Records for the exercise |
= = = = =
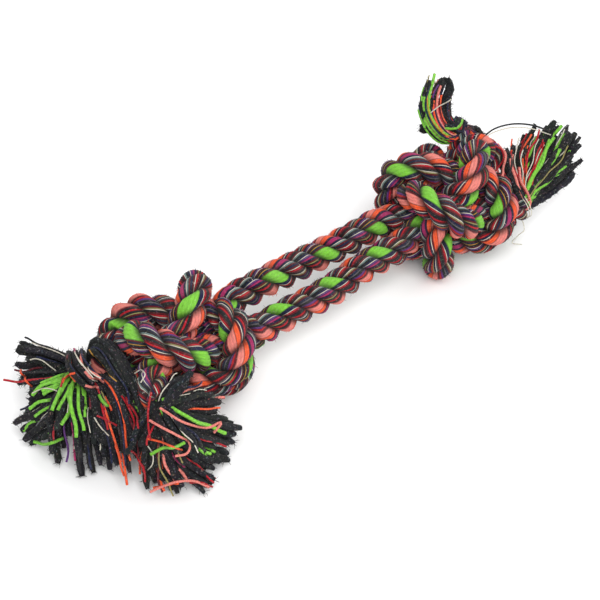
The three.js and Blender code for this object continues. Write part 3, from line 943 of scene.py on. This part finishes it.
# Single loose yarns: the knot, the yarn's letter, and the places that it passes, as above
CURLS = (
    (
        "near", "S", (
            (-2.18, -2.17, 0.9), (-1.8, -2.91, 0.6), (-1.16, -2.98, 0.0), (-0.41, -2.71, -0.5),
            (-0.53, -2.53, -1.0),
        ),
    ),
    (
        "near", "S", (
            (-2.5, -2.07, 0.5), (-2.07, -2.76, 0.2), (-1.71, -2.91, -0.3), (-1.89, -3.05, -0.5),
            (-2.23, -2.92, -0.5),
        ),
    ),
    ("near", "L", ((-2.91, -2.59, -0.3), (-2.51, -2.68, -0.2), (-2.12, -2.78, -0.3), (-1.78, -2.81, -0.3))),
    ("near", "W", ((-3.05, -2.65, 0.2), (-3.03, -2.85, 0.0), (-3.12, -2.94, -0.3), (-3.24, -2.83, -0.6))),
    ("near", "W", ((-2.08, -0.69, 1.0), (-1.88, -0.76, 1.1), (-1.85, -0.99, 1.1), (-2.03, -1.02, 0.9))),
    ("near", "O", ((-2.97, -2.55, 0.4), (-2.72, -2.79, 0.3), (-2.42, -2.95, 0.1), (-2.11, -3.08, -0.2))),
    ("near", "R", ((-2.06, -1.6, 1.0), (-2.35, -1.84, 0.8), (-2.58, -2.1, 0.5), (-2.8, -2.48, 0.2))),
    ("near", "R", ((-2.74, -0.94, 0.7), (-2.81, -1.36, 0.6), (-2.87, -1.68, 0.4), (-2.95, -1.88, 0.2))),
    ("near", "R", ((-2.69, -1.07, 0.7), (-2.76, -1.49, 0.6), (-2.78, -1.8, 0.4), (-2.8, -1.91, 0.2))),
    ("near", "O", ((-3.46, -1.53, -0.5), (-3.5, -1.77, -0.8), (-3.55, -1.91, -1.1), (-3.54, -2.0, -1.4))),
    ("near", "O", ((-4.39, 2.38, 0.0), (-4.45, 2.12, 0.0), (-4.48, 1.83, 0.0), (-4.47, 1.69, -0.1))),
    ("near", "R", ((-3.21, -2.02, -0.4), (-3.18, -2.32, -0.6), (-3.13, -2.53, -0.9), (-3.21, -2.64, -1.3))),
    ("near", "N", ((-2.79, 0.06, 1.0), (-2.71, -0.24, 0.95), (-2.66, -0.57, 0.85))),
    ("near", "R", ((-3.58, -0.83, 0.3), (-3.44, -1.02, 0.2), (-3.29, -1.37, 0.1))),
    ("near", "W", ((-3.69, -0.84, 0.3), (-3.66, -1.08, 0.1), (-3.61, -1.4, -0.1))),
    (
        "near", "S", (
            (-3.26, -2.97, -1.4), (-2.84, -3.02, -1.4), (-2.36, -3.12, -1.4), (-1.9, -3.38, -1.5),
            (-1.62, -3.69, -1.7),
        ),
    ),
    ("near", "R", ((-2.08, -3.33, -1.5), (-1.73, -3.55, -1.55), (-1.59, -3.75, -1.75))),
    ("near", "O", ((-3.15, -2.92, -1.4), (-2.76, -3.08, -1.35), (-2.35, -3.21, -1.4))),
    ("near", "W", ((-3.16, 0.31, 1.3), (-3.19, 0.04, 1.25), (-3.16, -0.17, 1.2), (-3.07, -0.34, 1.15))),
    ("near", "S", ((-3.28, 0.12, 1.2), (-3.28, -0.12, 1.15), (-3.2, -0.32, 1.1), (-3.07, -0.42, 1.0))),
    ("near", "S", ((-3.5, -0.18, 1.0), (-3.38, -0.31, 0.95), (-3.25, -0.41, 0.9))),
    ("near", "O", ((-3.9, 0.56, 0.7), (-3.79, 0.61, 0.8), (-3.6, 0.56, 0.9), (-3.41, 0.4, 1.0))),
    ("near", "R", ((-3.97, 0.53, 0.6), (-3.86, 0.63, 0.7), (-3.75, 0.79, 0.75))),
    (
        "near", "W", (
            (-3.95, 2.37, 0.2), (-3.78, 2.3, 0.2), (-3.66, 2.1, 0.2), (-3.62, 1.81, 0.2),
            (-3.66, 1.43, 0.3),
        ),
    ),
    ("near", "W", ((-4.36, 1.57, -0.3), (-4.05, 1.35, -0.1), (-3.87, 0.85, 0.1))),
    ("near", "L", ((-3.29, -0.5, 0.7), (-3.29, -0.69, 0.6), (-3.24, -0.87, 0.5))),
    ("near", "L", ((-5.08, 0.69, -1.3), (-4.91, 0.36, -1.2), (-4.7, 0.09, -1.0), (-4.52, -0.11, -0.8))),
    ("near", "G", ((-2.57, 1.02, 0.9), (-2.69, 0.38, 1.0), (-2.74, -0.08, 1.0), (-2.63, -0.55, 0.9))),
    ("near", "W", ((-2.88, 1.06, 0.8), (-3.03, 0.46, 0.9), (-3.07, 0.1, 0.8), (-2.98, 0.05, 0.6))),
    ("far", "R", ((2.53, 0.41, 0.9), (2.61, 0.07, 1.0), (2.4, -0.28, 0.9), (1.93, -0.4, 0.7))),
    ("far", "C", ((2.19, -0.7, 0.5), (2.57, -0.51, 0.7), (2.81, -0.14, 0.9), (2.59, 0.09, 1.0))),
    ("far", "S", ((1.86, -0.73, 0.7), (2.25, -0.48, 0.85), (2.58, -0.17, 1.0), (2.75, 0.36, 1.0))),
    ("far", "W", ((0.79, 1.73, 2.5), (1.1, 1.65, 2.7), (1.42, 1.57, 2.8), (1.57, 1.59, 2.8))),
)
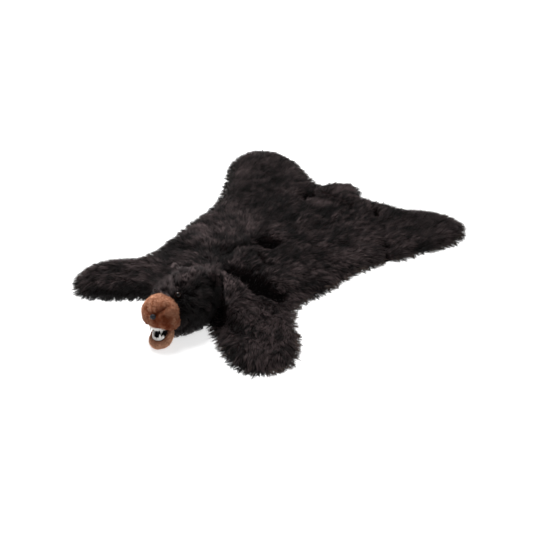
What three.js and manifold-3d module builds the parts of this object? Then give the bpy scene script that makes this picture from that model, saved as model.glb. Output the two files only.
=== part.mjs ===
// A plush bearskin rug: a deep-pile pelt that lies flat on its padded belly, with four spread
// legs, a stub tail and a stuffed head. The nose points to -Y, the tail to +Y, the bear's left is +X,
// and the floor is z = 0. All sizes are in millimetres.

import * as THREE from "three";
import { mergeVertices } from "three/addons/utils/BufferGeometryUtils.js";
import Module from "manifold-3d";

const wasm = await Module();
wasm.setup();

// Driving sizes
const GAP = 0.3; // sewn pieces stay this far apart
const EDGE_HEIGHT = 14; // pelt's height at its cut edge
const BODY_HEIGHT = 29; // height of the pile over the back
const SHOULDER_WIDTH = 36; // how far in from the edge the pile reaches its full height
const LUMP_HEIGHT = 2.6; // uneven pile, up and down
const GRID = 24; // spacing of the points on the fur's top
const EDGE_STEP = 25; // spacing of the points along a cut edge
const BELOW = 10; // blocks start this far below the floor before they are cut to it

// Locks of fur round the rim: root is how far inside the cut edge they start.
const PELT_LOCKS = 262;
const TAIL_LOCKS = 32;
const LOCK = { root: 7, width: 15, height: 16, reach: 9, reachMore: 10, sway: 0.6 };
const COMBED = 0.28; // how far locks lean towards the tail
const LOCK_SEED = { pelt: 7, tail: 11 };

const HEAD_X = 39; // the head lies a little to the bear's left of the back's middle

// The pelt's cut edge, anticlockwise from the left of the neck.
const PELT_EDGE = [
  { at: "left of neck", x: 107, y: -442 },
  { at: "left fore paw, inner side", x: 175, y: -482 },
  { at: "left fore paw, inner side", x: 241, y: -524 },
  { at: "left fore paw, tip", x: 312, y: -558 },
  { at: "left fore paw, tip", x: 375, y: -556 },
  { at: "left fore paw, tip", x: 430, y: -508 },
  { at: "left fore paw, outer side", x: 451, y: -446 },
  { at: "left fore leg", x: 426, y: -390 },
  { at: "left fore leg", x: 393, y: -334 },
  { at: "left armpit", x: 333, y: -278 },
  { at: "left armpit", x: 285, y: -202 },
  { at: "left flank", x: 295, y: -124 },
  { at: "left flank", x: 313, y: -50 },
  { at: "left flank", x: 323, y: 30 },
  { at: "left flank", x: 335, y: 108 },
  { at: "left thigh", x: 361, y: 176 },
  { at: "left thigh", x: 409, y: 260 },
  { at: "left hind leg", x: 447, y: 342 },
  { at: "left hind leg", x: 483, y: 402 },
  { at: "left hind paw", x: 511, y: 470 },
  { at: "left hind paw", x: 510, y: 551 },
  { at: "left hind paw", x: 459, y: 610 },
  { at: "left hind paw", x: 391, y: 620 },
  { at: "left hind paw", x: 326, y: 602 },
  { at: "left rump", x: 232, y: 556 },
  { at: "left rump", x: 146, y: 545 },
  { at: "root of tail", x: 55, y: 526 },
  { at: "root of tail", x: -65, y: 516 },
  { at: "right rump", x: -145, y: 522 },
  { at: "right rump", x: -225, y: 562 },
  { at: "right hind paw", x: -303, y: 613 },
  { at: "right hind paw", x: -373, y: 631 },
  { at: "right hind paw", x: -453, y: 623 },
  { at: "right hind paw", x: -501, y: 580 },
  { at: "right hind paw", x: -511, y: 510 },
  { at: "right hind leg", x: -491, y: 440 },
  { at: "right hind leg", x: -429, y: 337 },
  { at: "right thigh", x: -369, y: 229 },
  { at: "right flank", x: -335, y: 116 },
  { at: "right flank", x: -327, y: 14 },
  { at: "right flank", x: -323, y: -70 },
  { at: "right flank", x: -311, y: -156 },
  { at: "right armpit", x: -307, y: -240 },
  { at: "right armpit", x: -327, y: -302 },
  { at: "right fore leg", x: -375, y: -335 },
  { at: "right fore leg", x: -414, y: -388 },
  { at: "right fore paw", x: -429, y: -449 },
  { at: "right fore paw", x: -413, y: -522 },
  { at: "right fore paw", x: -347, y: -576 },
  { at: "right fore paw, inner side", x: -261, y: -540 },
  { at: "right fore paw, inner side", x: -217, y: -504 },
  { at: "right of neck", x: -155, y: -458 },
  { at: "front of neck", x: -65, y: -426 },
  { at: "front of neck", x: 35, y: -422 },
];

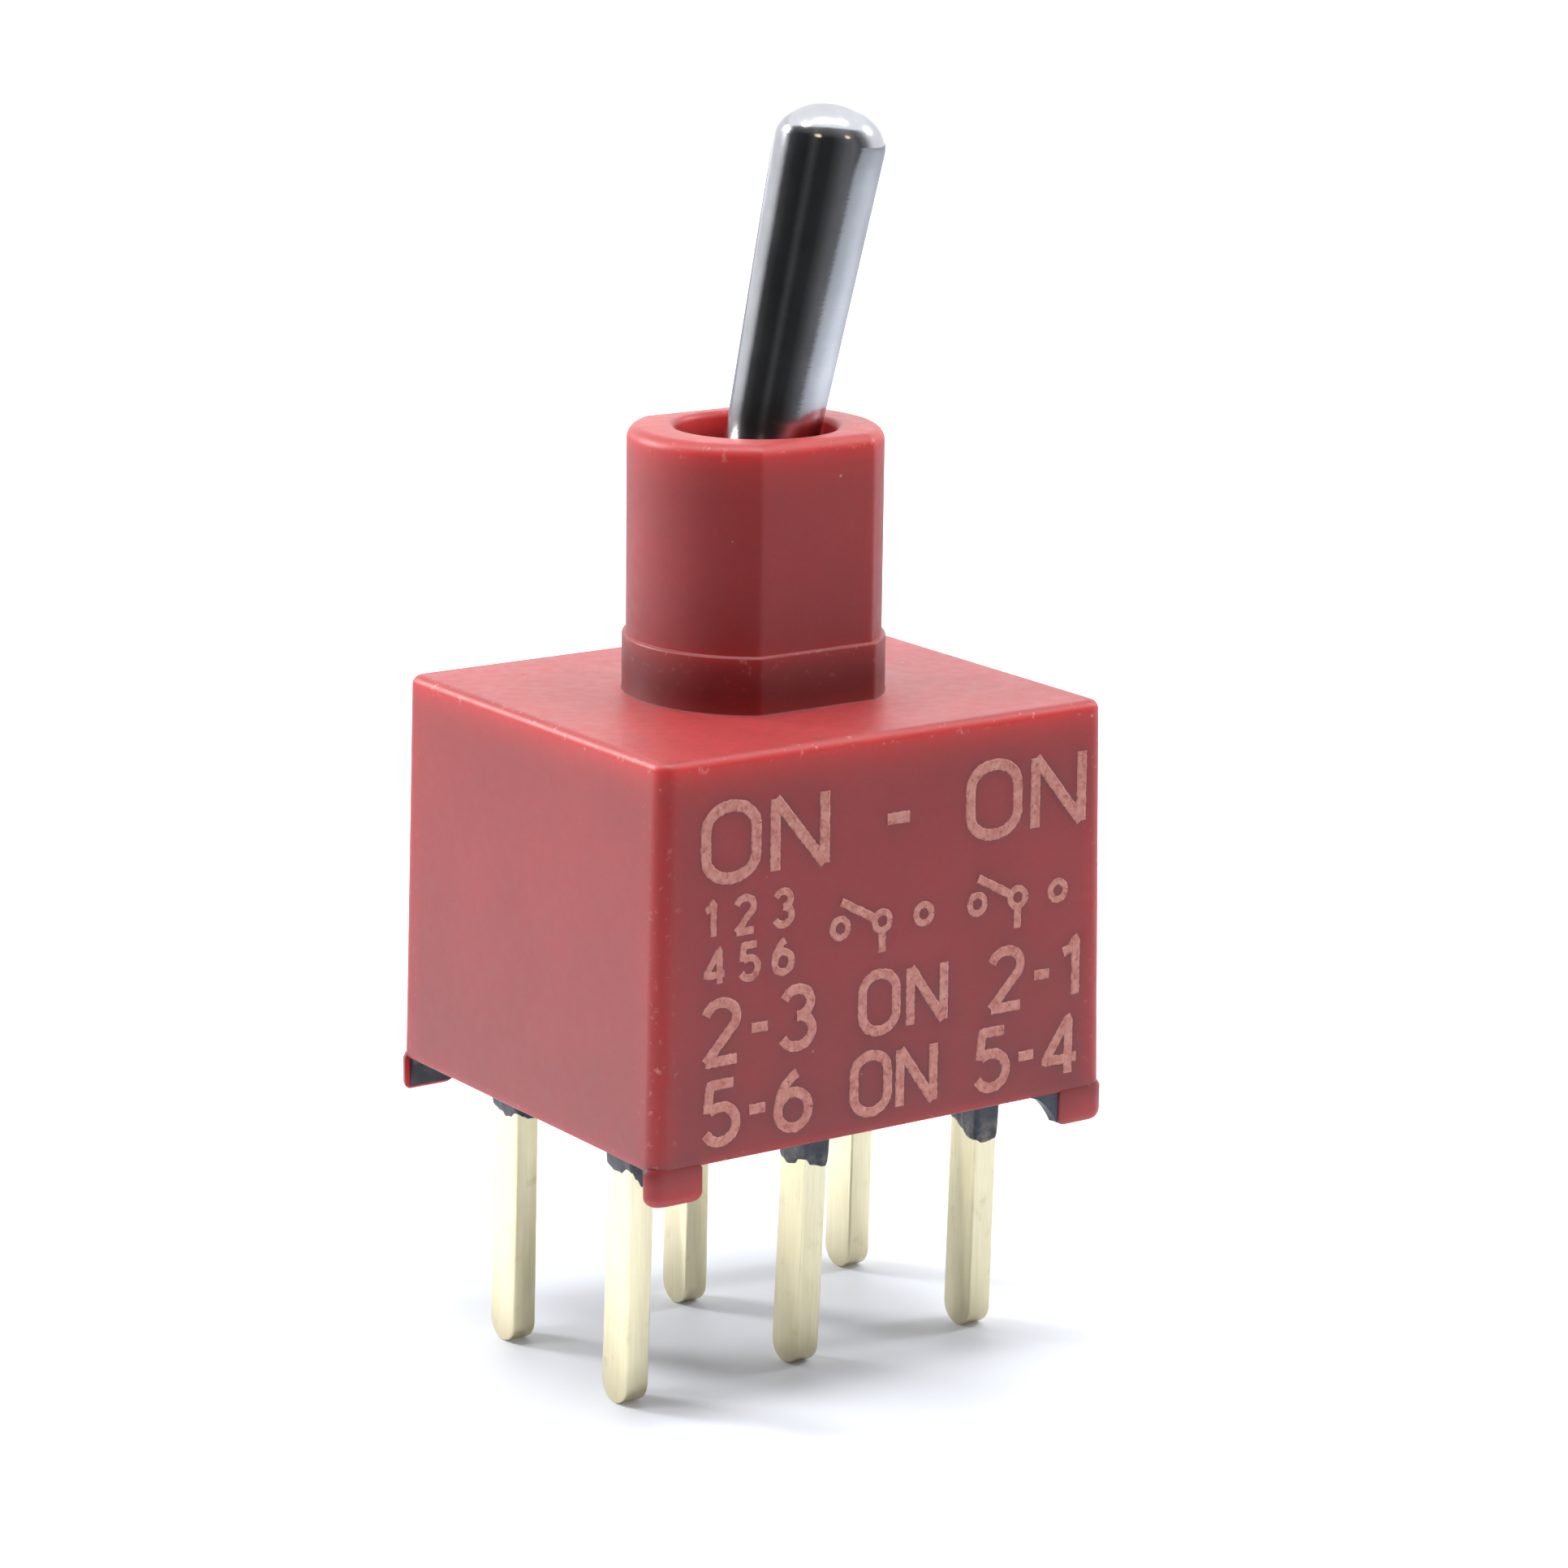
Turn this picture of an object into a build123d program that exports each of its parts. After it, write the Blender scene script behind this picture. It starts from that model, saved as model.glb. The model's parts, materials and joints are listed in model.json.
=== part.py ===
= = = = =
Required work | Write out exactly the lines starting with the one that holds "Turn this picture" and running through the last line above.

Expected answer |
Turn this picture of an object into a build123d program that exports each of its parts. After it, write the Blender scene script behind this picture. It starts from that model, saved as model.glb. The model's parts, materials and joints are listed in model.json.
=== part.py ===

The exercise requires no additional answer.